Una puntata del programma televisivo Quelli che il calcio su RAI 2. Il conduttore Nicola Savino si rivolge a una bambina cieca, tifosa della Roma. Le chiede un’opinione sulla gara comntro il Chievo, dicendo: «Come la vedi?». Dai social network piovono polemiche: «Ha usato termini sbagliati», «È stato offensivo», «Ha preso in giro»… Invece no. Savino, forse senza rendersene conto – ha tentato di correggersi, un po’ imbarazzato – si è rivolto nella maniera giusta a quella ragazza.
Dire infatti a una persona cieca «Ci vediamo dopo?» oppure a una in carrozzina «Fai un salto qui», è corretto, anzi, si è invitati a farlo. Modificare il discorso quando si parla insieme a una persona con disabilità o quando questa è presente sarebbe discriminatorio. È importante invece agire normalmente, senza essere imbarazzati se capita di utilizzare espressioni di uso comune (come appunto «Hai visto?» a chi è cieco o «Dai, meglio correre» a chi usa una carrozzina). Nessuno, con disabilità o no, vuole essere visto con pietà, compassione, carità.
Altra trasmissione televisiva. Amici, su Canale 5. Si era ancora alle “qualificazioni”, non alle puntate in onda al sabato sera, e dove si è assistito – in apertura di quella d’esordio – a una bellissima esibizione di un ballerino con le stampelle, professionista e non in gara (fa parte del cast del coreografo Giuliano Peparini).
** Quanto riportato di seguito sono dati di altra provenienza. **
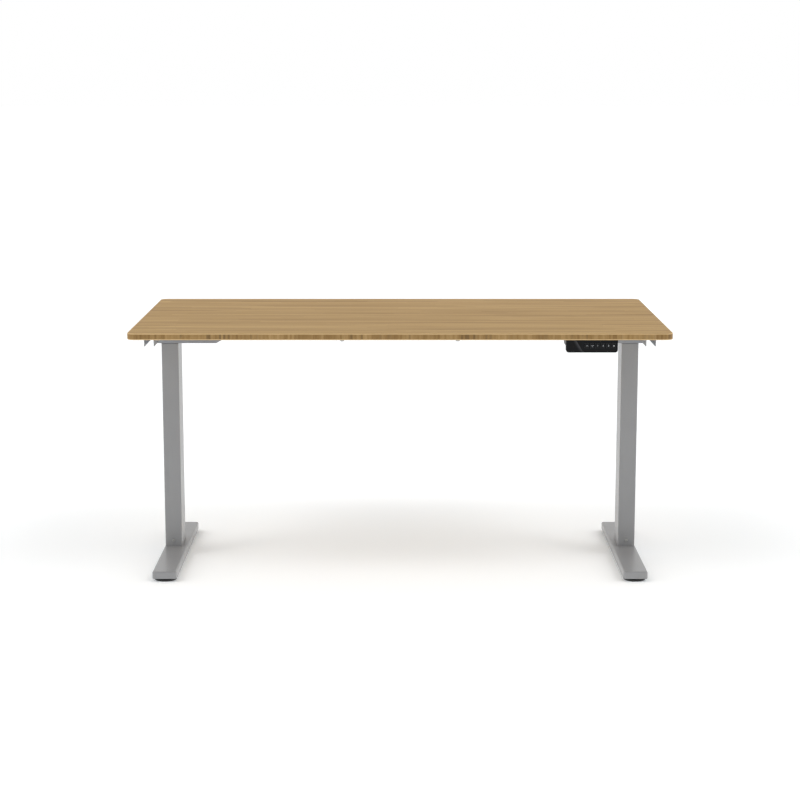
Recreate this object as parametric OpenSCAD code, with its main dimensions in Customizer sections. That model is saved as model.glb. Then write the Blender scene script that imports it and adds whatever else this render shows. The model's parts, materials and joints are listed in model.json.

Questo per far notare come, nella stessa trasmissione, vi siano esempi virtuosi e meno.
E qui pensiamo a quella discussione tra due ballerini, un ragazzo e una ragazza, con qualche parolaccia di troppo. La produzione, giustamente, usa dei bip per nasconderle. Poi il ragazzo si rivolge a lei dicendole «mongoloide». E qui nessun bip, si sente bene. Evidentemente quella parola non dà fastidio. E invece è un gravissimo insulto. E oltre a esserlo, crea chiaramente uno stigma nei confronti della persone con sindrome di Down, discriminate per la loro condizione.
Sempre ad Amici, era accaduto un fatto simile anche qualche anno fa: il rapper Moreno, che poi vinse, si trovò, suo malgrado (era una gara di freestyle, dove bisognava riprendere l’ultima parola detta dallo sfidante), a dover dire quella parolA. Appena chiusa la canzone, si scusò: «So che offende, ma non volevo, ho dovuto usarla». Giovane e intelligente, è stato bravo a scusarsi, forse avrebbe potuto evitare comunque di ripeterla.
La televisione ha una forza spaventosa. Basterebbe poco per essere corretti e mostrare come esserlo. Purtroppo parole e comportamenti rispettosi nei confronti della disabilità, come di altre categorie “deboli” a rischio di discriminazione, non sono indicati prima, a scuola e/o in famiglia, e arrivano senza mediazioni nel più forte mezzo di comunicazione di massa.
Sarebbe buona cosa se chi ha la grande responsabilità di lavorare in TV sapesse come essere corretto nella comunicazione nei confronti di tutti. Occorre una guida di linguaggio e comportamento (la BBC inglese ce l’ha, la RAI – una volta – ce l’aveva, ma sarebbe da aggiornare).
Proprio su comportamenti e linguaggio ci sono diverse indicazioni da tenere in mente, ma quella che poi è importante ricordare è: «Agisci in modo naturale». Sarà chi ha una disabilità a indicare se è a disagio o ha bisogno di aiuto, altrimenti, senza farti problemi, goditi compagnia e conversazione.